Occupational and Lifestyle Factors
Occupational Hazards: Certain occupations, such as truck drivers, heavy machinery operators, and construction workers, are at a higher risk of prolonged WBV exposure. Regulations and protective measures are crucial to mitigate these risks.
Public Transportation: People who frequently use public transportation, like buses and trains, may also experience prolonged WBV exposure, which could impact their health over time.
The Control of Vibration at Work Regulations 2005 aims to protect workers from the risks to health from vibration. Moreover, they place a duty on employers to assess the risks to their employees from whole-body vibration, and to take action to reduce the exposure that produces those risks.
The Control of Vibration at Work Regulations sets a daily exposure action value of 0.5 m/s2. If an employee’s exposure exceeds this, an employer must take action to control exposure and reduce risk.
The Regulations also set a daily exposure limit value of 1.5m/s2. Exposure should not exceed this value as it is the maximum amount of exposure for a worker.
Engineering Controls: Implementing engineering controls, such as adding shock absorbers to machinery and vehicles, can reduce the intensity of vibrations reaching the body.
Personal Protective Equipment: In some cases, personal protective equipment like vibration-damping gloves and seats with suspension systems can help mitigate the impact of WBV.
Work Schedules: Rotating tasks, allowing breaks, and limiting the duration of exposure to vibrating equipment can reduce the risks associated with prolonged WBV.
Awareness and Education
Training: Proper training for workers who operate vibrating machinery is crucial to ensure they understand the risks and know how to use equipment safely.
Ergonomic Design: Designing equipment and vehicles with ergonomic considerations can minimize the transmission of vibrations to the body.
Health Monitoring: Regular health check-ups and monitoring can help identify early signs of health problems related to WBV exposure.
Whole Body Vibration Assessments
All instrumentation used to undertake the assessments is fully calibrated.

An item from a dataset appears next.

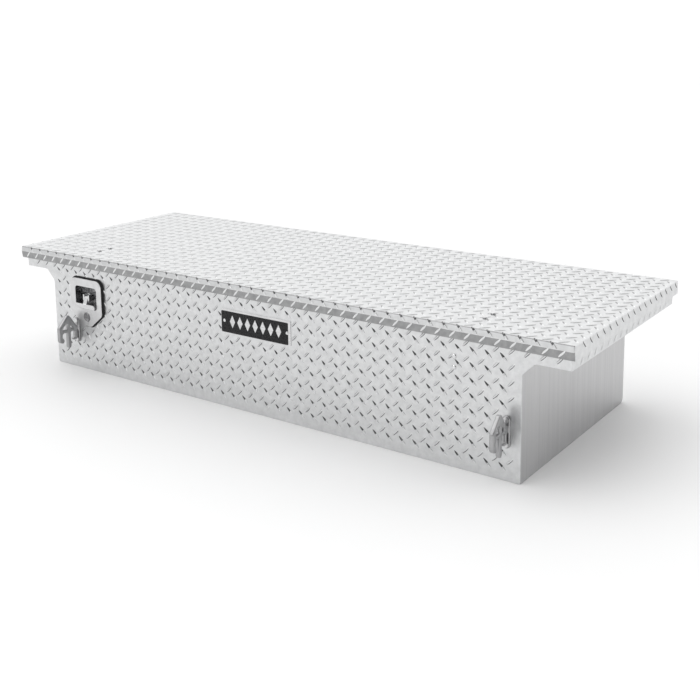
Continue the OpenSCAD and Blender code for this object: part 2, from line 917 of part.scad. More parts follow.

Likewise, the procedures for measurements are all by the Regulations, Health and Safety Executive Guidance L141 Whole–Body Vibration, and The Control of Vibration at Work Regulations 2005.
The consultant measures exposure using a tri-axial accelerometer fitted into a seat pad beneath the operator on the seat of the vehicle.
The consultant carries out monitoring over a representative time period. This is generally on operators and vehicles where the vibration magnitudes are likely to be high or variable and exposure can be over a long duration.
Addressing the problems of whole body vibration requires a comprehensive approach that involves a combination of measurements, engineering solutions, education, and awareness. Whether in the workplace or daily life, minimizing prolonged and intense exposure to WBV is essential for safeguarding the health and well-being of individuals. By understanding the potential health problems associated with whole body vibration and implementing preventive measures, we can create safer environments and ensure a healthier future for those exposed to these mechanical oscillations.